Only last month, a study published in the journal Clinical Infectious Diseases, whose authorship includes scientists working for the Bureau of Immunization, New York City Department of Health and Mental Hygiene, and the National Center for Immunization and Respiratory Diseases, Centers for Disease Control and Prevention (CDC), Atlanta, GA, found that the 2011 New York measles outbreak affected individuals with prior evidence of measles vaccination and vaccine immunity

Titled, "Outbreak of Measles Among Persons With Prior Evidence of Immunity, New York City, 2011," the study acknowledged that, "Measles may occur in vaccinated individuals, but secondary transmission from such individuals has not been documented." 

In order to find out if measles vaccine compliant individuals are capable of being infected and transmitting the infection to others, they evaluated suspected cases and contacts exposed during a 2011 measles outbreak in NYC. They focused on one patient who had received two doses of measles-containing vaccine and found that,

Of 88 contacts, four secondary cases were confirmed that had either two doses of measles-containing vaccine or a past positive measles IgG antibody. All cases had laboratory confirmation of measles infection, clinical symptoms consistent with measles, and high avidity IgG antibody characteristic of a secondary immune response.

The remarkable conclusion: "This is the first report of measles transmission from a twice vaccinated individual. The clinical presentation and laboratory data of the index were typical of measles in a naïve individual. Secondary cases had robust anamnestic antibody responses. No tertiary cases occurred despite numerous contacts. This outbreak underscores the need for thorough epidemiologic and laboratory investigation of suspected measles cases regardless of vaccination status."

Did you get that? A twice-vaccinated individual, from a NYC measles outbreak, was found to have transmitted measles to several of her contacts.  That's a piece of evidence that The Daily Beast and their fictitious author are falsely implying does not exist. You can't blame non-vaccinating parents in pogrom like disgust and hatred for the morbidity and mortality of infectious diseases when even the vaccinated infect others who are also vaccinated; doubly disproving their efficacy.

Moreover, these CDC and NYC Bureau of Immunization scientists identified a 'need' for there to be "thorough epidemiologic and laboratory investigation of suspected measles cases regardless of vaccination status." What's happening now is that the moment a measles outbreak occurs, a reflexive 'blame the victim' attitude is assumed, and the media and/or health agencies report on the outbreak as if it has been proven the afflicted are under or non-vaccinated – often without a shred of evidence to support these claims.  This is happening globally, now, thanks to the Gates Foundation and Counsel of Foreign Relations project to plot 'vaccine preventable' disease outbreaks presumably caused by non-vaccinators.

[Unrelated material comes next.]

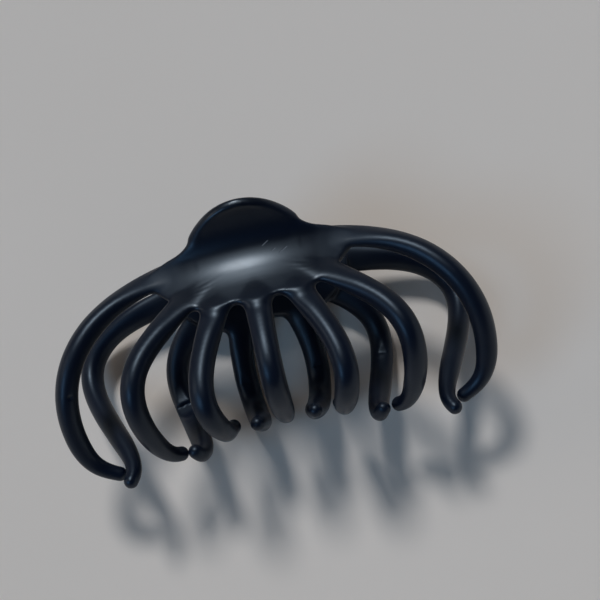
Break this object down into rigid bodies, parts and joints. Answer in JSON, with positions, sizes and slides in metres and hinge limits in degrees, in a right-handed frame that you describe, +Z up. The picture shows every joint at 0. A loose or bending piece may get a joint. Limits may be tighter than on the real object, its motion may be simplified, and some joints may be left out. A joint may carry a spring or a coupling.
{
  "type": "claw hair clip",
  "caption": "Large claw hair clip with long curved interleaved prongs on two sprung jaws, with rounded thumb tabs above the hinge.",
  "frame": {"origin": "on the surface the closed clip lies on, under the middle of its bounding box", "axes": "+X along the hinge pin, +Y from the prong tips to the thumb tabs, +Z up from the back jaw that it lies on to the front jaw"},
  "size_m": [0.1042, 0.058, 0.0436],
  "materials": {
    "jaw_plastic": "satin black, fine grain",
    "pin_steel": "drawn bright wire",
    "spring_steel": "drawn spring wire"
  },
  "bodies": {
    "back": {"back_jaw": "jaw_plastic", "hinge_pin": "pin_steel", "torsion_spring": "spring_steel"},
    "front": {"front_jaw": "jaw_plastic"}
  },
  "joints": [
    {"name": "jaw_hinge", "type": "hinge", "parent": "back", "child": "front", "pos_m": [0, 0.01821, 0.02176], "axis": [-1, 0, 0], "range_deg": [0, 70], "stiffness_Nm_per_rad": 0.15, "springref_deg": -34.38, "deforming": ["torsion_spring"]}
  ]
}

Clearly stakeholders in the vaccine/non-vaccine debate need to look at the situation through the lens of the evidence itself, and not some pseudonymous (cowardly) rambling of accusations against presumably crazy parents, published on a website that hopes you won't notice. 

Given the lack of evidenciary support offered, one has to wonder what the author is referring to when he states, "We vaccinate people for a reason."  Perhaps he is hoping to activate the meme of "vaccines are safe and effective", assuming there will be no more questions asked.

That's right. Not a single elaboration or citable reference to support the statement. This isn't journalism; it isn't even 'sharp commentary'. It's fear-mongering and confusion-generating propaganda of the worst kind.

Disclaimer: This article is not intended to provide medical advice, diagnosis or treatment. Views expressed here do not necessarily reflect those of GreenMedInfo or its staff.